İKİ takımı bu maç için kefelerine koyup değerlendirelim. Fenerbahçe kendi yarı sahasından pas yaparak çıkmakta ne kadar zorlanıyorsa, Kasımpaşa sahasından paslaşarak o kadar kolay çıkıyor. Fenerbahçe ilerde ancak çok cılız bir baskı yapıyor. Kasımpaşa ise baskıyı paslaşarak da, uzun topla da çok kolay eritip, Fenerbahçe sahasına kolay geçiyor.
Defanstan uzun toplarla çıkılması gerektiğinde, Fenerbahçe'de Slimani ilerde top tutamıyor. Ama karşılığında Diagne her uzun topu indirip, geriden gelen arkadaşlarını atağa taşıyor. Top kale alanına ortalandığında Diagne gol vuruşu yapıyor, Slimani yapamıyor. Bunu iki dakika ara ile çok net gördük.

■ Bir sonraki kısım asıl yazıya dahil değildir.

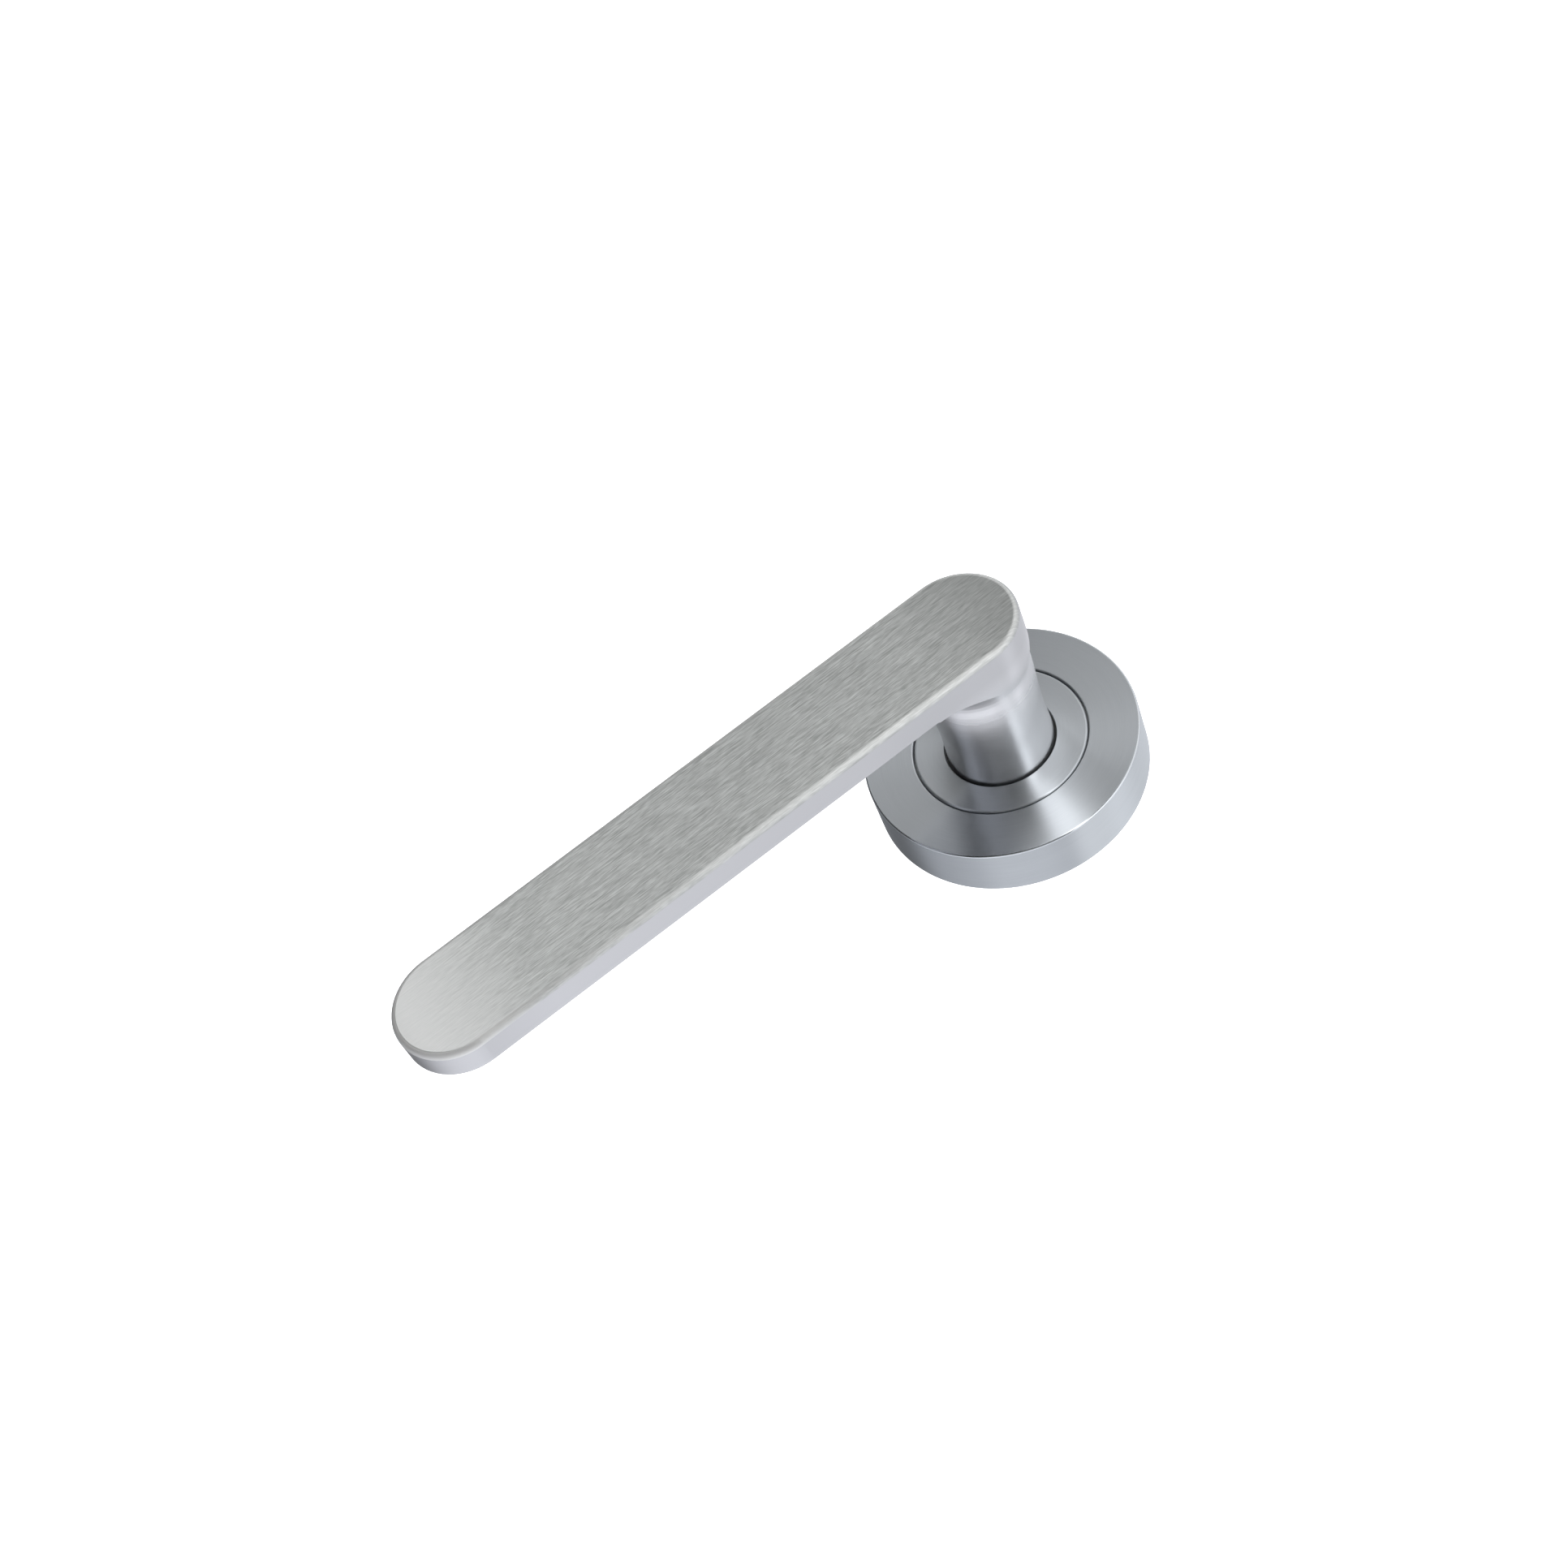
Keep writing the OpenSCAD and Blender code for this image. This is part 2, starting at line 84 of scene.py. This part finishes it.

Bütün bunlar takımların gücünü ve dengesini ortaya koyan en basit unsurlardı. Ama maçta başka unsurlar da var. Fenerbahçe'de kalede penaltı canavarı Harun'un oynaması ve 6'da 4 gibi rekor penaltı kurtarması. Yine Fenerbahçe'de desteğini sonuna kadar esirgemeyen taraftarı. Kasımpaşa'da Valbuena'dan daha iyi oynayan Trezeguet olması. Kasımpaşa'nın üç forvetinin, takımın bu sezon attığı 31 golden 25'ine imza koyması. Fenerbahçe'nin iç sahada ancak 8 puan toplayabilmesi. Barış'ın savunma ve hücumda tek başına verdiği top kapma mücadelesini ve iyi oyununu da alkışlamak gerek.
Bu karşılıklar ve tepkimeler sonucu belirledi. Ancak bu karşılaştırmada Fenerbahçe lehine karşılılığı olmayan tek şey Kasımpaşalı Özgür'ün kendi kalesine attığı goldü. Fenerbahçe'nin aldığı bir puanda, Harun'un kurtardığı penaltı kadar, Özgür'ün karşılıksız çekinin de önemli rolü vardı.